In GEA Ltd and others v Ripple Markets APAC Pte Ltd, the High Court of the Republic of Singapore addressed issues of Civil Procedure — Summary judgment.

Case Details

  • Citation: [2025] SGHC 193
  • Title: GEA Ltd and others v Ripple Markets APAC Pte Ltd
  • Court: High Court of the Republic of Singapore (General Division)
  • Date of decision: 30 September 2025
  • Judge: Valerie Thean J
  • Originating claim: HC/OC 628 of 2024
  • Registrar’s appeal: HC/RA 91 of 2025
  • Registrar’s appeal (related): HC/RA 92 of 2025
  • Summary judgment application: HC/SUM 3730 of 2024
  • Application to amend pleadings: HC/SUM 381 of 2025
  • Plaintiff/Applicant: GEA Ltd and others
  • Defendant/Respondent: Ripple Markets APAC Pte Ltd
  • Legal area: Civil Procedure — Summary judgment
  • Parties (roles in the dispute): Ripple Markets APAC Pte Ltd (“Ripple”) sued GEA Limited (“GEA”) for unpaid invoices; other defendants were sued pursuant to a guarantee
  • Key factual context: Cross-border remittance arrangements involving XRP and Ripple’s On-Demand Liquidity (ODL) service; unpaid invoices for XRP purchases
  • Statutes referenced: Banking Act (including Banking Act 1970 (2020 Rev Ed)); Moneylenders Act 2008 (2020 Rev Ed); Hong Kong Money Lenders Ordinance (Cap 163); Banking Act 1970 (2020 Rev Ed)
  • Cases cited: [2025] SGHC 193 (as the reported decision); M2B World Asia Pacific Pte Ltd v Matsumura Akihiko [2015] 1 SLR 325
  • Judgment length: 20 pages, 5,137 words

Summary

This decision concerns a commercial dispute arising from a structured digital-asset trading and payments arrangement.
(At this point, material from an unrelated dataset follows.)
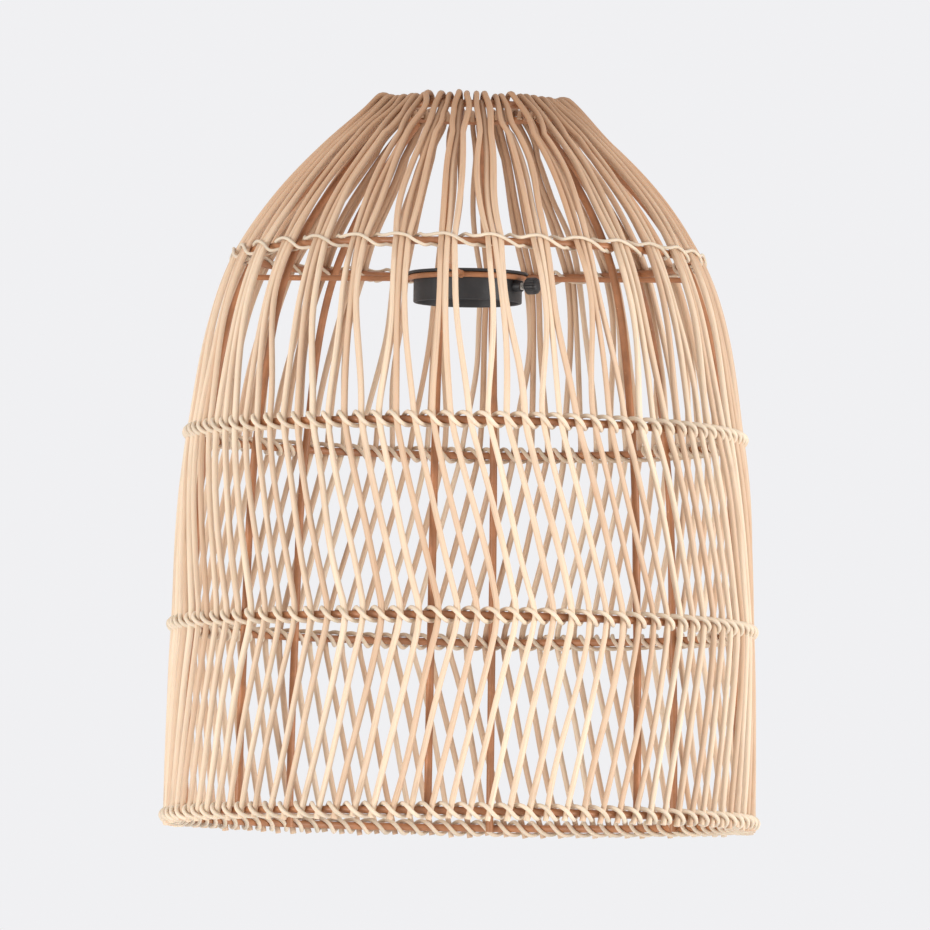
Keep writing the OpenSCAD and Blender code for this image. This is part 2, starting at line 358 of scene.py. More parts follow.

Ripple sued GEA for sums owing under four unpaid invoices issued for XRP purchases. The remaining defendants were joined based on a deed of guarantee executed in May 2023. Ripple applied for summary judgment, and the Assistant Registrar granted it. The defendants appealed, resisting summary judgment on the basis of an alleged oral “Cooperation Agreement” that, they said, qualified or superseded the written XRP sale arrangements and guaranteed continued provision of Ripple’s ODL service. They also raised illegality/unenforceability arguments under moneylending and banking regulatory regimes, and sought rescission of the agreements and/or guarantee on grounds including misrepresentation and economic duress.

On 6 August 2025, the High Court (Valerie Thean J) dismissed the defendants’ appeals against the grant of summary judgment and against the refusal to allow certain amendments. In the present grounds of decision, the court reaffirmed the summary judgment framework: once the claimant shows a prima facie case, the burden shifts to the defendant to establish a fair or reasonable probability of a real or bona fide defence. The court held that the defendants’ proposed defences—particularly those premised on the alleged oral Cooperation Agreement—did not disclose a legally sustainable defence capable of defeating the invoices at the summary stage.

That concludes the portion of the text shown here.